Personally, I think that the way this movie best captures the essence of Monroe is that we really only see her through the men's eyes. Each of them sees her as they want to see her. She's like a beautiful angel in whom they see themselves reflected as better men, but none of them really see her for her. Not even Miller as he gives each of the male characters much more depth than he gives to her. We learn very few details about Roslyn.
To my mind, it is Gable as Gay who is the real star. Monroe gives one of the finest performances of her career, but Gable outshines her with the greatest, most modern, dramatic acting I've ever seen him do. The drunken scene outside the bar after he claims to have seen his children (to me there's no doubt that he imagined them) and the penultimate one where he cuts the horse loose after wrestling it to the ground are two of his finest acting moments of all time.

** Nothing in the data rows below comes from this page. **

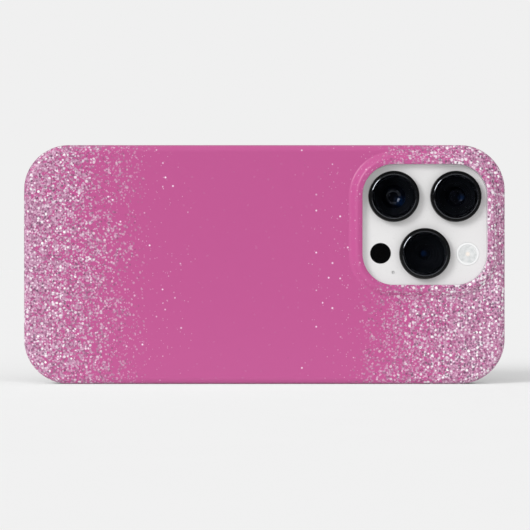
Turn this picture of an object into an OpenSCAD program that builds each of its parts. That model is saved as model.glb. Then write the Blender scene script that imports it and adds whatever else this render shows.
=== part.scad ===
// Two-piece protective phone case: a hard printed shell over a soft inner liner
// with its own button caps, fitted on a phone with a three-lens camera.
// It stands on its long edge: X runs along the phone towards the camera end,
// -Y is the back of the case and Z is up. Every piece is modelled lying on its
// screen with z = 0 at the phone's back glass, then stood up by stood().

/* [Phone] */
// Length of the phone
phone_l = 147.5; // [144:0.5:152]
// Width of the phone
phone_w = 71.5; // [70:0.5:74]
// Thickness of the phone without its camera
phone_t = 7.85; // [7.7:0.05:8.2]
// Corner radius of the phone seen from the back
phone_r = 12.35; // [10:0.05:14]
// Height of the camera plateau above the back glass
plateau_h = 1.4; // [1.2:0.1:1.6]
// Height of the lens rings above the back glass
lens_h = 3.75; // [3.4:0.05:3.8]

/* [Case] */
// Wall of the hard shell
shell_t = 0.95; // [0.8:0.05:1.2]
// Back of the hard shell
shell_back = 1.15; // [1:0.05:1.4]
// Wall of the soft liner
liner_t = 0.62; // [0.5:0.02:0.8]
// Back of the soft liner
liner_back = 0.55; // [0.4:0.05:0.7]
// Height of the front lip above the screen
lip_h = 0.9; // [0.6:0.1:1.2]
// How far the lip reaches over the screen
lip_reach = 1.3; // [0.8:0.1:1.4]
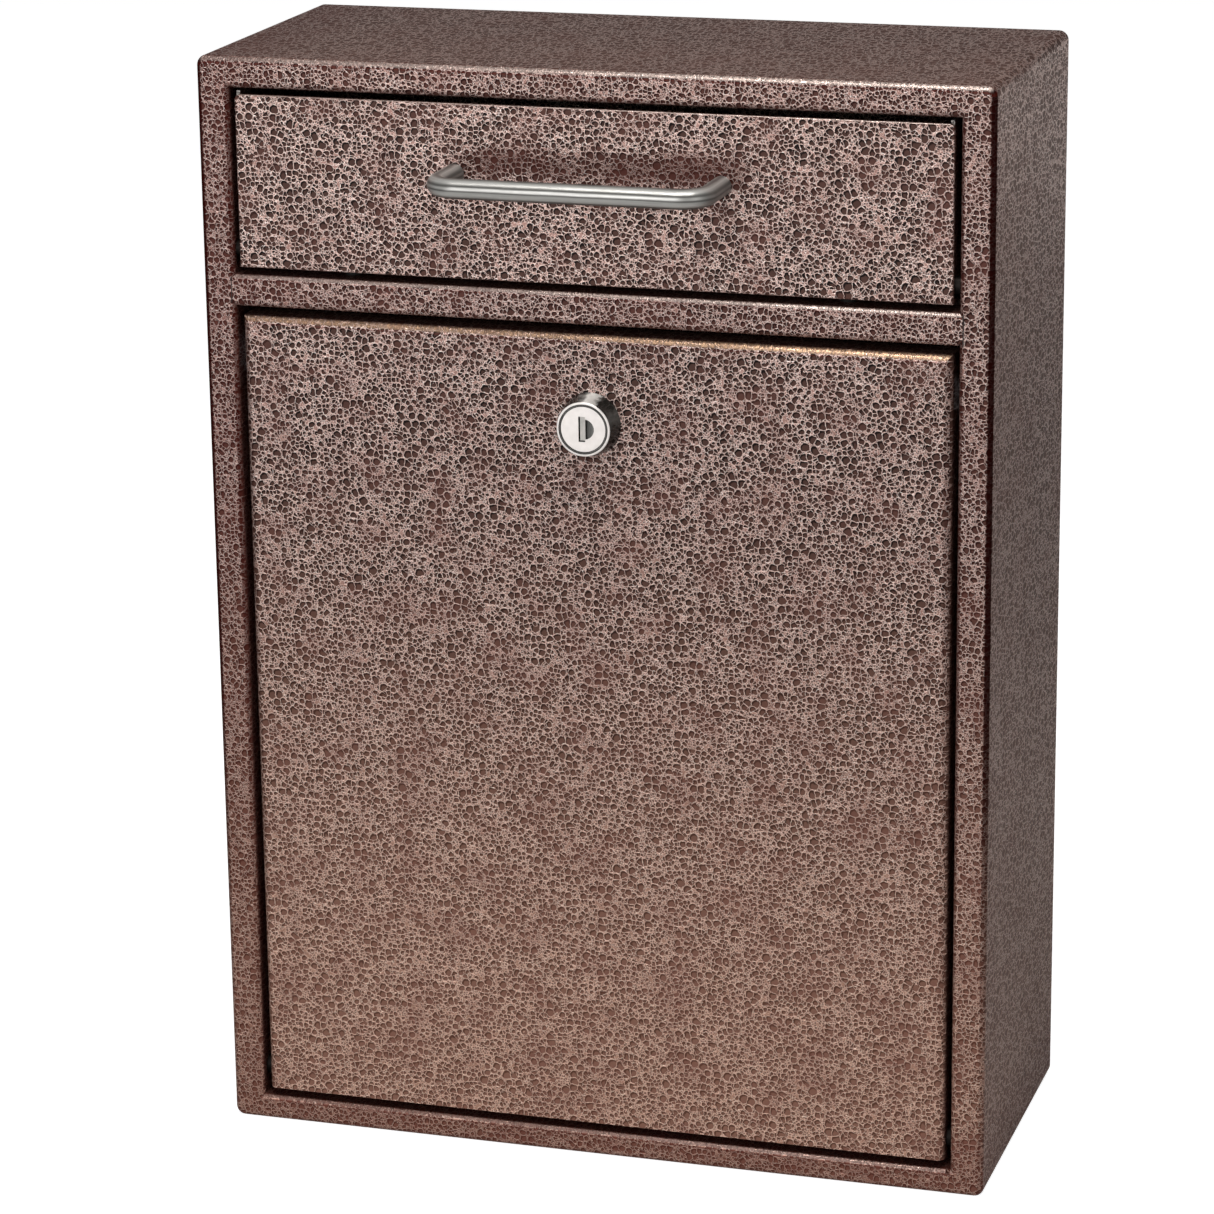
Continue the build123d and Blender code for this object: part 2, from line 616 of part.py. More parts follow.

The symbolism of his letting go of the horse and of the life that he once knew is poignant and powerful.
Although there are career performances from its two leads, overall this is a better character study than it is a movie. It's very dry and long and not much happens in it. Patrick, you mention Thelma Ritter's character and I agree she plays an important part of the story. She's almost the only bit of comic relief in the entire movie, but she disappears about halfway through it and is never seen again. This is such a heavy and sad story that her absence is felt as any added lightness would have helped.
Knowing that Monroe, Clift and Gable all died before their time and that all would be dead within a few years of this movie's release adds to the sadness that permeates the story.
Perhaps this movie is best remembered because of its famous cast, but deservedly so. Their talent is on full display and they prove that they weren't just celebrities, but also actors of the highest order.